_Direction_
Restate the entire listing word for word.

_Data provided_
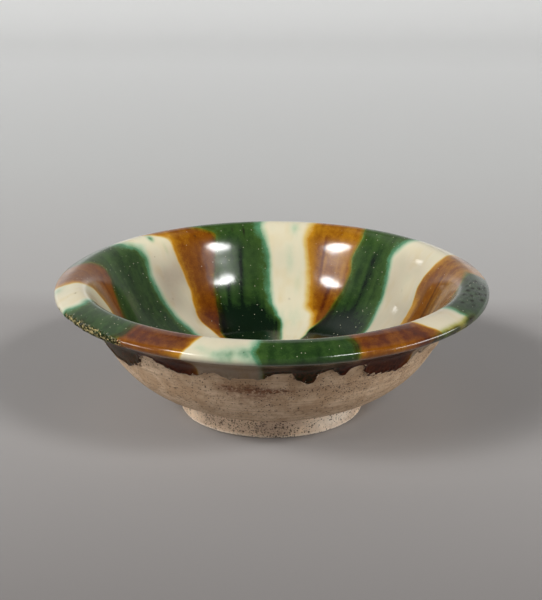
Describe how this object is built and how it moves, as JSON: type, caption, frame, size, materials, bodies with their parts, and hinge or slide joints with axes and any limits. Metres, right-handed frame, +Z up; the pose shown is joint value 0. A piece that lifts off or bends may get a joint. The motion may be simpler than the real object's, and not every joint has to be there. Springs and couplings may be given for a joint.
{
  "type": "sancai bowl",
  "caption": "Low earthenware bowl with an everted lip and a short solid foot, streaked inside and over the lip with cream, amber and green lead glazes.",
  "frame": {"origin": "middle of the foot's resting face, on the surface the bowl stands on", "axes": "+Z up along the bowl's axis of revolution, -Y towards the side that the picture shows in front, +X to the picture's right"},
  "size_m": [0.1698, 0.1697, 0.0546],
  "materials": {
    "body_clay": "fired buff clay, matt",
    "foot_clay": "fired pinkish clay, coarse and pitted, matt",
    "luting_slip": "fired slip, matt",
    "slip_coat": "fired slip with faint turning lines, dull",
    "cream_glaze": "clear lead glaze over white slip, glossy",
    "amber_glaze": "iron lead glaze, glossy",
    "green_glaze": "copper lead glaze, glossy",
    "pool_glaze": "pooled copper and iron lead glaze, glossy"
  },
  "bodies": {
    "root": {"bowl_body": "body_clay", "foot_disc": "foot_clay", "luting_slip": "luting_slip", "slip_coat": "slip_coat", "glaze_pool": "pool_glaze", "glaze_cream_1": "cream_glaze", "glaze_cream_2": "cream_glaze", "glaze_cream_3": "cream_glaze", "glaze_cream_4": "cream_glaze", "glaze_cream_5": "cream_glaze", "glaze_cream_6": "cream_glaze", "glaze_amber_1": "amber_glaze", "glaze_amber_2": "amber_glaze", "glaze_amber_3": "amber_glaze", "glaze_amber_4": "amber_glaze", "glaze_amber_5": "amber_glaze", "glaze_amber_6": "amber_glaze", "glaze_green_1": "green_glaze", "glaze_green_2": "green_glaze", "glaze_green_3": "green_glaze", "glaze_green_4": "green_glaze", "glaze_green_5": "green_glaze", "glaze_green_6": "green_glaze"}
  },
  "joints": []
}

_Reply to the exercise_
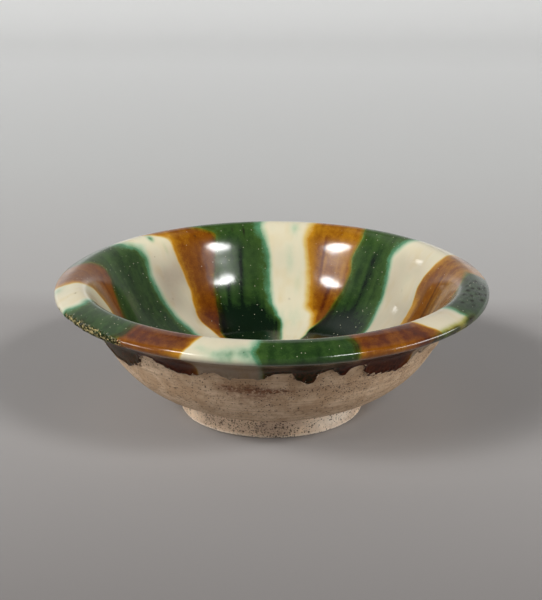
Describe how this object is built and how it moves, as JSON: type, caption, frame, size, materials, bodies with their parts, and hinge or slide joints with axes and any limits. Metres, right-handed frame, +Z up; the pose shown is joint value 0. A piece that lifts off or bends may get a joint. The motion may be simpler than the real object's, and not every joint has to be there. Springs and couplings may be given for a joint.
{
  "type": "sancai bowl",
  "caption": "Low earthenware bowl with an everted lip and a short solid foot, streaked inside and over the lip with cream, amber and green lead glazes.",
  "frame": {"origin": "middle of the foot's resting face, on the surface the bowl stands on", "axes": "+Z up along the bowl's axis of revolution, -Y towards the side that the picture shows in front, +X to the picture's right"},
  "size_m": [0.1698, 0.1697, 0.0546],
  "materials": {
    "body_clay": "fired buff clay, matt",
    "foot_clay": "fired pinkish clay, coarse and pitted, matt",
    "luting_slip": "fired slip, matt",
    "slip_coat": "fired slip with faint turning lines, dull",
    "cream_glaze": "clear lead glaze over white slip, glossy",
    "amber_glaze": "iron lead glaze, glossy",
    "green_glaze": "copper lead glaze, glossy",
    "pool_glaze": "pooled copper and iron lead glaze, glossy"
  },
  "bodies": {
    "root": {"bowl_body": "body_clay", "foot_disc": "foot_clay", "luting_slip": "luting_slip", "slip_coat": "slip_coat", "glaze_pool": "pool_glaze", "glaze_cream_1": "cream_glaze", "glaze_cream_2": "cream_glaze", "glaze_cream_3": "cream_glaze", "glaze_cream_4": "cream_glaze", "glaze_cream_5": "cream_glaze", "glaze_cream_6": "cream_glaze", "glaze_amber_1": "amber_glaze", "glaze_amber_2": "amber_glaze", "glaze_amber_3": "amber_glaze", "glaze_amber_4": "amber_glaze", "glaze_amber_5": "amber_glaze", "glaze_amber_6": "amber_glaze", "glaze_green_1": "green_glaze", "glaze_green_2": "green_glaze", "glaze_green_3": "green_glaze", "glaze_green_4": "green_glaze", "glaze_green_5": "green_glaze", "glaze_green_6": "green_glaze"}
  },
  "joints": []
}